Studio album by The Bud Light Institute
- Released: 2002
- Recorded: Lonesome Pine Studios, Inc. 2002
- Genre: Comedy
- Length: 17:29 (excluding non-musical content)
- Producer: Tom Eymundson, Johnny Chambers

= Ulterior Emotions =

Ulterior Emotions is an album of music released in 2002 by Budweiser as part of their "Bud Light Institute" advertising campaign. The album was available for purchase on their website. Also, for a time, you could download the song "You're Beautiful (Can I Go Up North This Weekend?)" on their website for free.
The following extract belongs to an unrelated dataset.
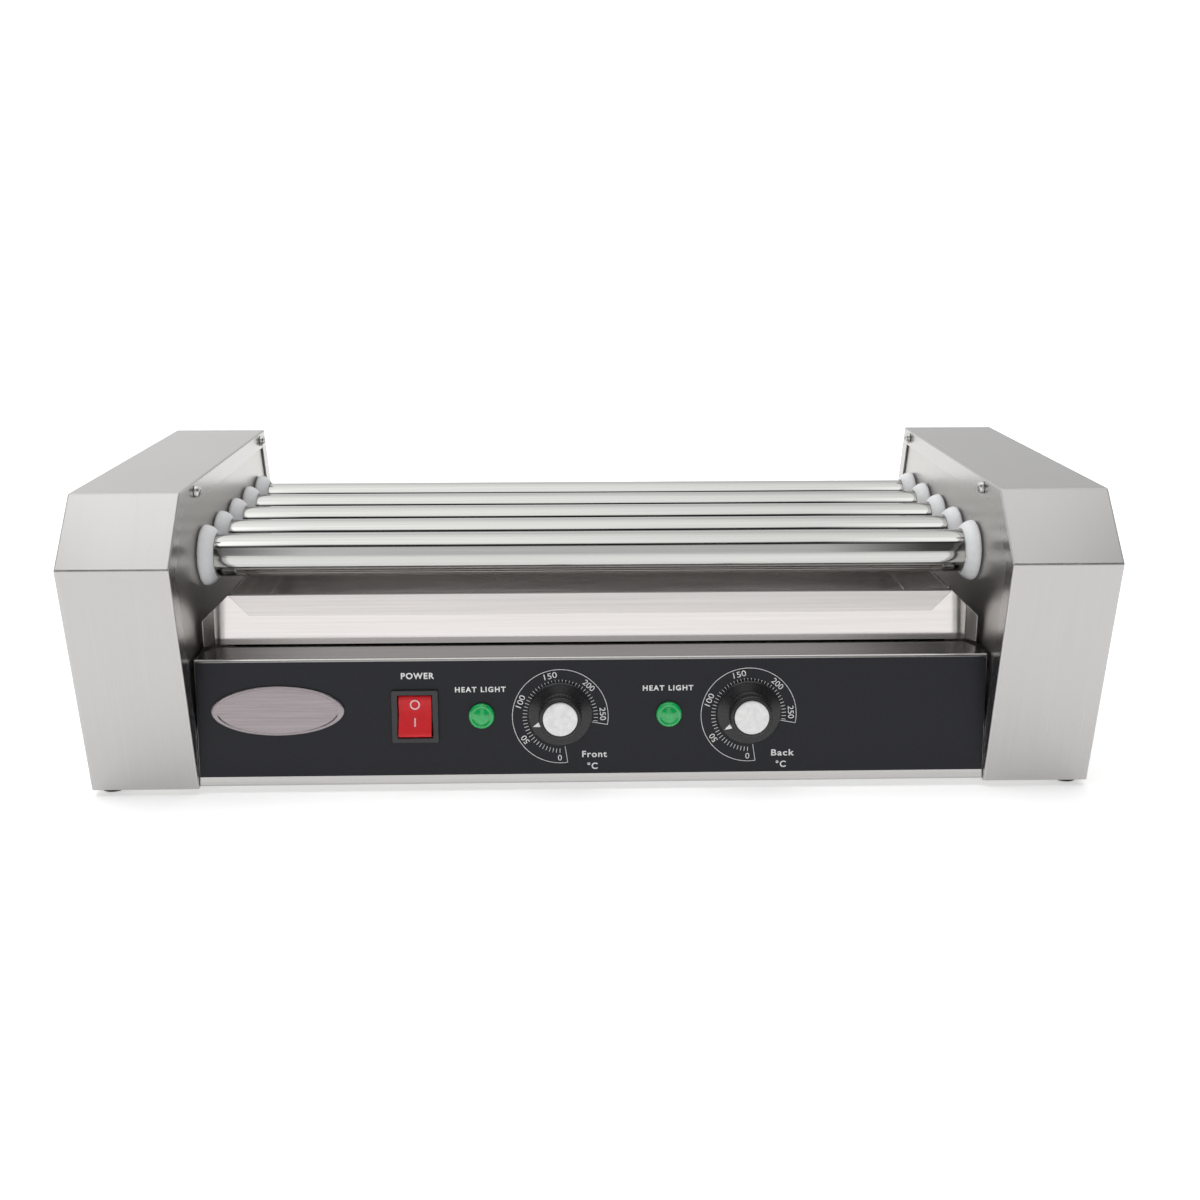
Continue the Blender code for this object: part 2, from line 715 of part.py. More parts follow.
def build_motor():
    """A synchronous gear motor on its bracket, with the sprocket shaft in a blind bore."""
    axis = Matrix.Translation((0, *place(MOTOR_Y, MOTOR_HEIGHT)))
    case = [
        (0, MOTOR_PLATE_X + 0.012),
        (MOTOR_SHAFT + GAP, MOTOR_PLATE_X + 0.012),
        (MOTOR_SHAFT + GAP, MOTOR_PLATE_X + PLATE + GAP),
        (MOTOR_RADIUS + 0.002, MOTOR_PLATE_X + PLATE + GAP),
        (MOTOR_RADIUS + 0.002, MOTOR_PLATE_X + 0.022),
        (MOTOR_RADIUS - 0.003, MOTOR_PLATE_X + 0.022),
        (MOTOR_RADIUS - 0.003, MOTOR_PLATE_X + 0.038),
        (MOTOR_RADIUS - 0.006, MOTOR_PLATE_X + 0.040),
        (0, MOTOR_PLATE_X + 0.040),
    ]
    turned("drive_motor", case, ROUND, zinc_steel(), axis @ ALONG_X)
    half = MOTOR_RADIUS + 0.006
    low, high = place(MOTOR_Y - half, GAP * 3 + PLATE), place(MOTOR_Y + half, MOTOR_HEIGHT + 0.024)
    plate_low, plate_high = (MOTOR_PLATE_X, *low), (MOTOR_PLATE_X + PLATE, *high)
    bracket = box("motor_bracket", plate_low, plate_high, zinc_steel())
    ends = MOTOR_PLATE_X - PLATE, MOTOR_PLATE_X + 3 * PLATE

    def fill_hole(bm):
        add_rod(bm, MOTOR_SHAFT + 3 * GAP, *ends, SMALL_ROUND, axis @ ALONG_X)

    combine(bracket, cutter("motor_bracket_hole", fill_hole))

    chain_steel = bpy.data.materials["chain_steel"]
    outline = sprocket_outline(MOTOR_TEETH, MOTOR_SPROCKET_TIP)
    sprocket = prism("motor_sprocket", outline, SPROCKET_X, SPROCKET_X + SPROCKET_WIDTH, chain_steel, axis)
    shaft = cutter(
        "motor_shaft",
        lambda bm: add_rod(bm, MOTOR_SHAFT, SPROCKET_X - 0.002, MOTOR_PLATE_X + 0.011, SMALL_ROUND, ALONG_X),
        axis,
    )
    combine(sprocket, shaft, "UNION")


def build_chain():
    """The roller chain as one taut loop that clears the sprocket tips."""
    first, last = roller_centre(0), roller_centre(ROLLER_COUNT - 1)
    motor = place(MOTOR_Y, MOTOR_HEIGHT)
    circles = [(*first, SPROCKET_TIP), (*last, SPROCKET_TIP), (*motor, MOTOR_SPROCKET_TIP)]
    outer = belt_outline(circles, 2 * GAP + CHAIN_THICKNESS)
    inner = belt_outline(circles, 2 * GAP)
    skin = bpy.data.materials["chain_steel"]
    chain = prism("drive_chain", outer, SPROCKET_X, SPROCKET_X + SPROCKET_WIDTH, skin)
    reach = SPROCKET_X - SPROCKET_WIDTH, SPROCKET_X + 2 * SPROCKET_WIDTH
    combine(chain, cutter("chain_loop", lambda bm: add_prism(bm, inner, *reach)))


# ---- mains side ----


def build_mains():
    """The cord gland in the back wall and the terminal block behind it; no cord is fitted."""
    outward = Matrix.Rotation(math.radians(90), 4, "X")
    spot = Matrix.Translation((GLAND_X, *place(BASE_BACK_Y, GLAND_HEIGHT))) @ Matrix.Rotation(math.pi, 4, "Z")
    profile = [
        (GLAND_BORE, -0.010),
        (GLAND_BARREL, -0.010),
        (GLAND_BARREL, GAP),
        (0.010, GAP),
        (0.010, 0.006),
        (0.007, 0.011),
        (GLAND_BORE, 0.011),
    ]
    turned("cord_gland", profile, ROUND, black_plastic(), spot @ outward, ring=True)
    low = (0.080, *place(0.170, 0.003))
    high = (0.125, *place(0.192, 0.020))
    block = box("terminal_block", low, high, surface("white_nylon", (0.8, 0.8, 0.76), 0.0, 0.5))

    def fill(bm):
        for x in (0.090, 0.1025, 0.115):
            top = Matrix.Translation((x, (low[1] + high[1]) / 2, high[2]))
            add_rod(bm, 0.0028, -0.006, 0.002, SMALL_ROUND, top)

    combine(block, cutter("terminal_screw_wells", fill))


def build_grill():
    cutouts = panel_cutouts()
    build_base(cutouts)
    build_overlay(cutouts)
    build_badge()
    build_switch()
    for place_name, x in LAMP_PLACES.items():
        build_lamp(place_name, x)
    for place_name, x in KNOB_PLACES.items():
        build_thermostat(place_name, x)
        build_knob(place_name, x)
    build_tray()
    for index in range(ROLLER_COUNT):
        build_roller(index)
        build_roller_sprocket(index)
        build_heater(index)
    for side, sign in SIDES.items():
        build_cover(side, sign)
        build_side_frame(side, sign)
        build_heater_bracket(side, sign)
        for index in range(ROLLER_COUNT):
            build_bushing(side, sign, index)
        for end, back in SCREW_YS.items():
            build_screw(side, sign, end, back)
        for end, back in FOOT_YS.items():
            build_foot(side, sign, end, back)
    build_motor()
    build_chain()
    build_mains()


for old in list(bpy.data.objects):
    bpy.data.objects.remove(old)
build_grill()
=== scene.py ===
import json
import math

import bpy
from mathutils import Matrix, Vector


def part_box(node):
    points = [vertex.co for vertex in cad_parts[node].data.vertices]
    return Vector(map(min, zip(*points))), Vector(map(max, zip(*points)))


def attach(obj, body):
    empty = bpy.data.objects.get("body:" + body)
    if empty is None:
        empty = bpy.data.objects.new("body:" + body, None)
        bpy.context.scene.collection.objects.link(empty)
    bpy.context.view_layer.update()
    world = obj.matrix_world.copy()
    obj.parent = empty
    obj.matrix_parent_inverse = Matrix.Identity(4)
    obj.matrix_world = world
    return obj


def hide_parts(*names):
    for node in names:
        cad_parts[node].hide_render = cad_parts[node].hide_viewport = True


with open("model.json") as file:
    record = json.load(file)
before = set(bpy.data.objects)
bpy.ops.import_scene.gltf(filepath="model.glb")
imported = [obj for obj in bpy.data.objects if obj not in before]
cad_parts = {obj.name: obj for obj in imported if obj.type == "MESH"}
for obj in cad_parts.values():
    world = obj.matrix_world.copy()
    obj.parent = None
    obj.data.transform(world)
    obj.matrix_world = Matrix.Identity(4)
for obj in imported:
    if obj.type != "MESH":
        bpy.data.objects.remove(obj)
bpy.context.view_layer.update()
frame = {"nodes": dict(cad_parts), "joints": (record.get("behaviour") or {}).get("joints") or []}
joints = {joint["name"]: joint for joint in frame["joints"]}
nodes = frame["nodes"]


# ---- Roller tubes ----
# Five seamless steel tubes, drawn, ground and chrome polished, cut square with their ends
# deburred. They turn in plastic bushings, and a heating rod runs through each of them.
def deselect_all():
    if bpy.context.mode != "OBJECT":
        bpy.ops.object.mode_set(mode="OBJECT")
    bpy.ops.object.select_all(action="DESELECT")


def name_piece(name):
    """The object just added takes its name, and its place goes into its mesh."""
    piece = bpy.context.object
    piece.name = name
    piece.data.name = name
    bpy.ops.object.transform_apply(location=True, rotation=True, scale=True)
    return piece


def set_in(piece, matrix):
    """Move a piece to its place, and put the place into its mesh."""
    deselect_all()
    piece.select_set(True)
    bpy.context.view_layer.objects.active = piece
    piece.matrix_world = matrix
    bpy.ops.object.transform_apply(location=True, rotation=True, scale=True)
    return piece


def edit(piece):
    """Open one piece for editing with nothing in its mesh selected."""
    deselect_all()
    piece.select_set(True)
    bpy.context.view_layer.objects.active = piece
    bpy.ops.object.mode_set(mode="EDIT")
    bpy.ops.mesh.select_all(action="DESELECT")
    bpy.ops.object.mode_set(mode="OBJECT")


def pick(piece, kind, test):
    """Select the faces, edges or vertices that pass a test on (centre, normal or run)."""
    edit(piece)
    mesh = piece.data
    mode = {
        "FACE": (False, False, True), "EDGE": (False, True, False), "VERT": (True, False, False),
    }[kind]
    bpy.context.tool_settings.mesh_select_mode = mode
    for face in mesh.polygons:
        face.select = kind == "FACE" and test(face.center, face.normal)
    for line in mesh.edges:
        start, end = (mesh.vertices[index].co for index in line.vertices)
        line.select = kind == "EDGE" and test((start + end) / 2, end - start)
    for point in mesh.vertices:
        point.select = kind == "VERT" and test(point.co, point.normal)
    bpy.ops.object.mode_set(mode="EDIT")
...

Lyrics were included with the album.

== Track listing ==
1. Our Relationship Is Getting Stronger with Every Golf Game That I Play [Goldenball Philharmonic] – 2:54
2. You Didn't Have to (Get Me That Beer) [The McCroritones] – 2:12
3. You're Beautiful (Can I Go Up North This Weekend?) [Bink-O-Rama] – 3:38
4. It Takes a Special Kind of Woman to Make Sandwiches for the Guys [Chasichaziwitz 5] – 3:07
5. I Love You Dearly Because You Let Me Go Out with My Friends on a Weekly Basis [Chambermania] – 2:46
6. You Said It Was OK (I Should Have Known It Wasn't) [Johnny Verdon Quintet] – 2:41

In addition to the musical tracks listed above, the album contained 21 tracks of "inspirational thoughts" from the Bud Light Institute.